The post-summer jump in covered bond new issuance has sharply reduced spreads, surprising many analysts. ECB purchases helped recovery but liquidity is bound to tighten and yields correct. Philip Moore reports.

Covered bonds: An alternative to corporates

"THE SAFEST ASSET on the capital market." That, embarrassingly, is how the German government’s website described the Pfandbrief in August. Visit the website today and the reference appears to have been deleted. It’s just as well. As the Commerzbank analysts who spotted the gaffe pointed out in research published soon afterwards, if the Pfandbrief is the safest asset class on the capital market, where does that leave German government bonds?

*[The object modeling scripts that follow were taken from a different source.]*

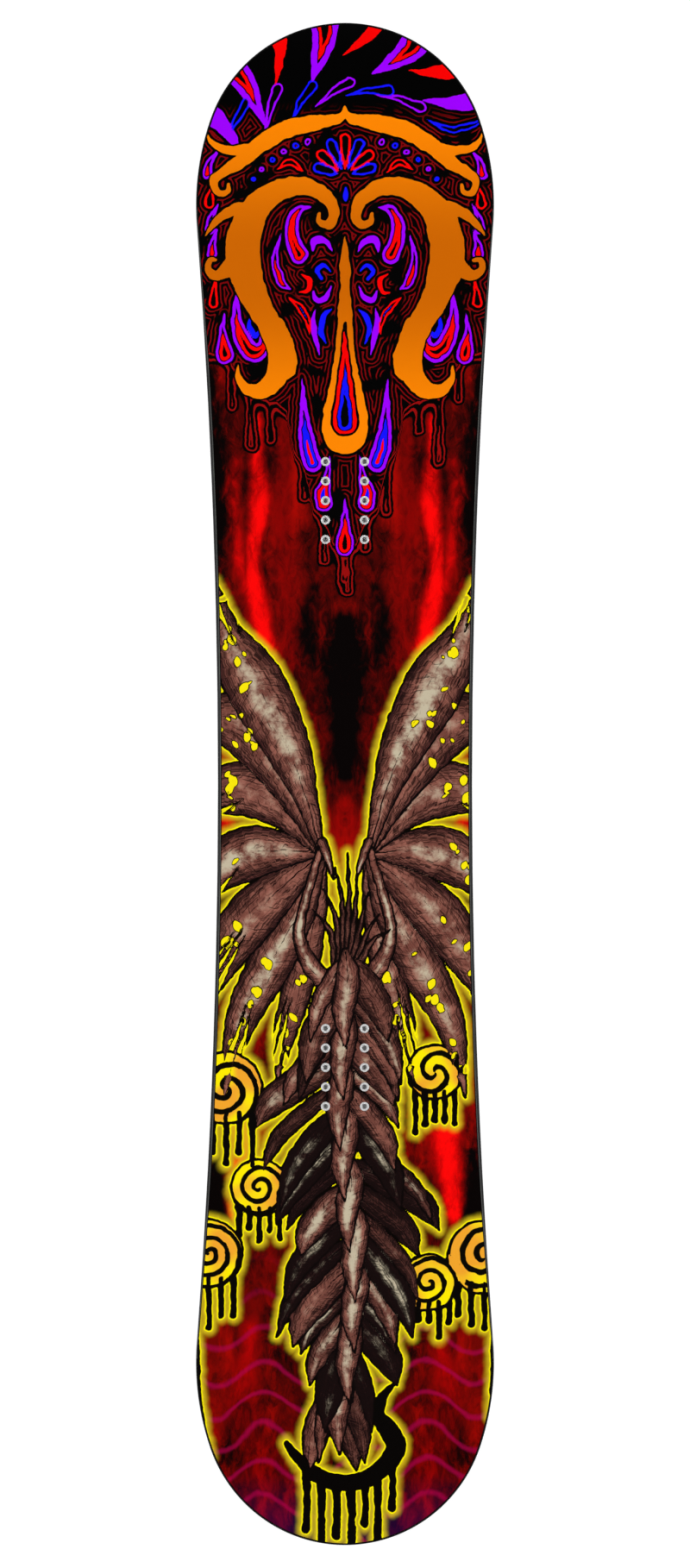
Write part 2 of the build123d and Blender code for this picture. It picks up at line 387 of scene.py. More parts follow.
def drill(sheet):
    """Cuts the holes that the insert barrels stand in."""
    tool = bmesh.new()
    radius = BARREL_RADIUS * MM
    depth = CUTTER_LENGTH * MM
    for _, x, y in insert_spots():
        made = bmesh.ops.create_cone(
            tool, cap_ends=True, segments=CUTTER_SEGMENTS, depth=depth, radius1=radius, radius2=radius
        )
        bmesh.ops.translate(tool, verts=made["verts"], vec=Vector((x, y, DECK_TOP)) * MM)
    mesh = bpy.data.meshes.new("drill")
    tool.to_mesh(mesh)
    tool.free()
    cutter = bpy.data.objects.new("drill", mesh)
    scene.collection.objects.link(cutter)
    cut = sheet.modifiers.new("holes", "BOOLEAN")
    cut.operation = "DIFFERENCE"
    cut.solver = "MANIFOLD"
    cut.object = cutter
    bpy.context.view_layer.update()
    drilled = bpy.data.meshes.new_from_object(sheet.evaluated_get(bpy.context.evaluated_depsgraph_get()))
    sheet.modifiers.clear()
    sheet.data = drilled
    drilled.materials.clear()
    bpy.data.objects.remove(cutter)
    smooth(drilled, SHARP_ANGLE)


def fold_uv(mesh):
    """Lays the long sheet out as four strips, two by two, so that a square picture of it is sharp.
    The hidden underside is squeezed into a narrow column at the right."""
    strip_length = HALF_LENGTH / 2
    cell = 0.48
    margin = 0.005
    underside_u, underside_width = 0.99, 0.008
    place = read(mesh.vertices, "co", 3)[read(mesh.loops, "vertex_index", 1, int)] / MM
    corners = read(mesh.polygons, "loop_total", 1, int)
    centre = read(mesh.polygons, "center", 3)[:, 1] / MM
    strip = np.clip(np.floor((centre + HALF_LENGTH) / strip_length), 0, 3)
    strip = np.repeat(strip, corners)
    under = np.repeat(read(mesh.polygons, "normal", 3)[:, 2] < -0.5, corners)
    width = 2 * (HALF_WAIST + SIDECUT_DEPTH) + 2
    along = (place[:, 1] + HALF_LENGTH - strip * strip_length) / strip_length
    u = (place[:, 0] / width + 0.5) * cell + margin + 0.5 * (strip % 2)
    v = along * cell + 2 * margin + 0.5 * (strip // 2)
    u = np.where(under, underside_u + underside_width * place[:, 0] / width, u)
    v = np.where(under, (place[:, 1] / HALF_LENGTH + 1) * (0.5 - 2 * margin) + 2 * margin, v)
    layer = mesh.uv_layers.new(name="OFBake")
    layer.data.foreach_set("uv", np.stack([u, v], 1).ravel().astype(np.float32))


sheet = mesh_object("topsheet_print", *topsheet_mesh())
drill(sheet)
fold_uv(sheet.data)
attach(sheet, "root")
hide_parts("topsheet")

# ---- artwork of the topsheet
# The ornament: flames, scrolls and drops on dripping black at the nose; fan leaves, discs and a
# plume of overlapping leaves on smoky red below. Shapes are signed distances in millimetres at the
# sheet's vertices, negative inside, and the shader draws its edges from them.
BOTH = (1, -1)
count = len(sheet.data.vertices)
PLAN_X, PLAN_Y = read(sheet.data.vertices, "co", 3)[:, :2].T / MM


def drift(size, seed):
    """Smooth random values from -1 to 1 at the sheet's vertices, which change over size millimetres."""
    table = np.random.default_rng(seed).uniform(-1, 1, (256, 256))
    u, v = PLAN_X / size + 500.0, PLAN_Y / size + 500.0
    i, j = np.floor(u).astype(int), np.floor(v).astype(int)
    u, v = u - i, v - j
    u, v = u * u * (3 - 2 * u), v * v * (3 - 2 * v)
    i, j, i2, j2 = i % 256, j % 256, (i + 1) % 256, (j + 1) % 256
    low = table[i, j] * (1 - u) + table[i2, j] * u
    high = table[i, j2] * (1 - u) + table[i2, j2] * u
    return low * (1 - v) + high * v


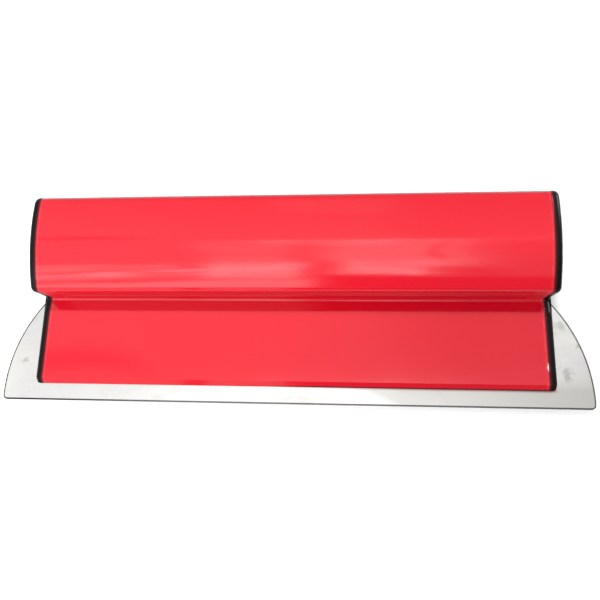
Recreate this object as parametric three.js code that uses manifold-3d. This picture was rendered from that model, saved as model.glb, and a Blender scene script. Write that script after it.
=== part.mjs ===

Judging by the recent performance of some covered bond spreads, however, the market seems to have come close to taking the Bundestag’s website entry at its word. In research published at the end of September, Barclays Capital commented that spread narrowing in covered bonds not only underlined the "historical richness" of the sector; it had also created an opportunity for investors to switch out of a number of 10-year Pfandbriefe into zero-risk-weighted debt issued by agencies such as KfW, L-Bank, Rentenbank or NRW Bank and earn a pick-up of between two and 12 basis points for their pains. The same analysis added that investors could switch out of four- or five-year obligations foncières into Cades or SFEF bonds without losing anything in the way of yield.